Ruth Olurounbi and Eric Martin, Bloomberg News on

Published in News & Features

After the U.S. warned that more strikes may follow its surprise Christmas Day attack on suspected terrorist targets in Nigeria, officials in the West African nation suggested they’d be open to continued intervention.

“I believe this is an ongoing thing and we’re working with the U.S.,” Nigerian Foreign Minister Yusuf Tuggar told Channels Television Friday. “It’s a new phase of an old conflict.”

Nigeria is coordinating the effort with the U.S. and more American attacks are expected, according to senior Nigerian officials who asked not to be identified to discuss matters that aren’t public.

The U.S. hasn’t said anything publicly about possible further strikes, but Pentagon chief Pete Hegseth included the words, “more to come” in his tweet announcing the attack on Christmas Day. President Donald Trump, spending the holidays at his Mar-a-Lago club in Florida, reposted his announcement of the strike Friday without further comment.

While Trump ran on a platform of pulling the U.S. back from conflicts around the world, he’s spent much of his first year in office on foreign policy.

He’s used force far from U.S. borders repeatedly, from attacks against alleged terrorists in Somalia, Yemen and Syria to a massive strike on Iran’s nuclear installations. The president has mounted a widening campaign against Venezuela’s government, involving seizing oil tankers and striking boats that are allegedly ferrying drugs.

The strikes in Nigeria drew praise from some of Trump’s allies, including far-right provocateur Laura Loomer, who has criticized the U.S. military’s actions in the Caribbean.

The president has called out Nigeria in recent months for what he and his supporters claimed were attacks targeting Christians.

Nigerian officials strongly rejected that characterization, saying the threat was from terrorists and part of broader unrest across that part of Africa, highlighting the political complexities around the administration’s latest international military action.

 

“Simplistic labels don’t solve complex threats,” Tuggar wrote on X Friday. “Terrorism in Nigeria is not a religious conflict; it is a regional security threat.”

He said the U.S. strikes were based on intelligence from the government in Abuja and followed a conversation with Secretary of State Marco Rubio.
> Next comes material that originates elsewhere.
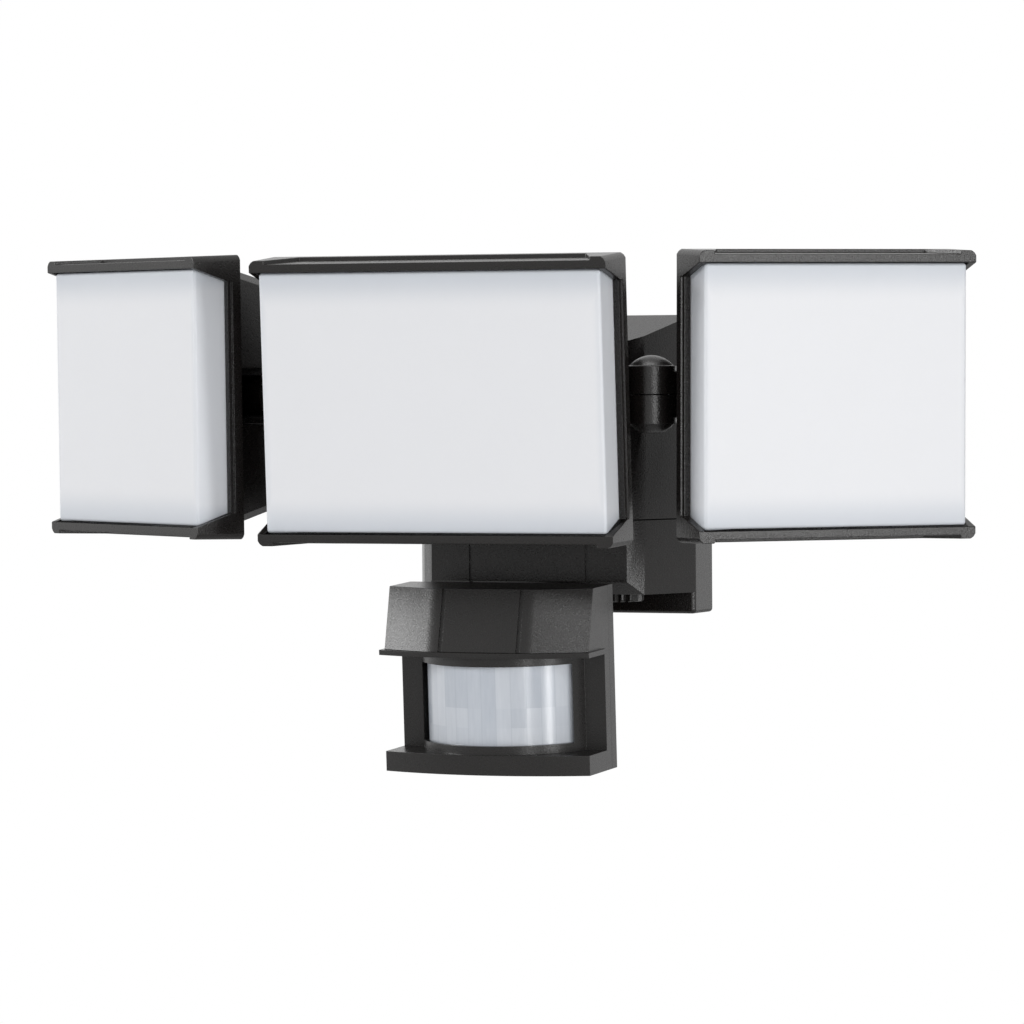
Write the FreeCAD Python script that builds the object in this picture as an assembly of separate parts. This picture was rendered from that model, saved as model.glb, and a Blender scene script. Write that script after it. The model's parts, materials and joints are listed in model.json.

Rubio spoke with Nigeria’s foreign minister multiple times Thursday before the attacks, according to a U.S. official familiar with the matter.

There were no details on the strikes themselves — beyond a video of a missile being launched from a warship in a tweet from the Pentagon — or what damage they had done.

The attack hit the Sokoto region of northwestern Nigeria, an area where a local Catholic bishop said in October that Christians aren’t facing persecution. The Defense Ministry said the targets were linked to Islamic State.

“Given what we know for now about the attacks, they are largely a signal for something larger,” said Confidence MacHarry, a security analyst at SB Morgen Intelligence in Lagos. “It is very likely that future attacks will do more damage.”

The country of about 230 million people, by far the most populous in Africa, is split roughly evenly between Muslim and Christian populations and has been riven by violence for decades.

“It seems as if we’re at the moment where the Nigerian authorities have finally realized that they can’t do this thing alone, they need help, and the United States government appears more than willing to give that help,” said Ebenezer Obadare, a senior fellow for Africa studies at the Council on Foreign Relations in Washington.

In November, Trump threatened military action if attacks continued. Shortly afterward, terrorists abducted more than 200 children from a Catholic school. They were released earlier this week, according to the government.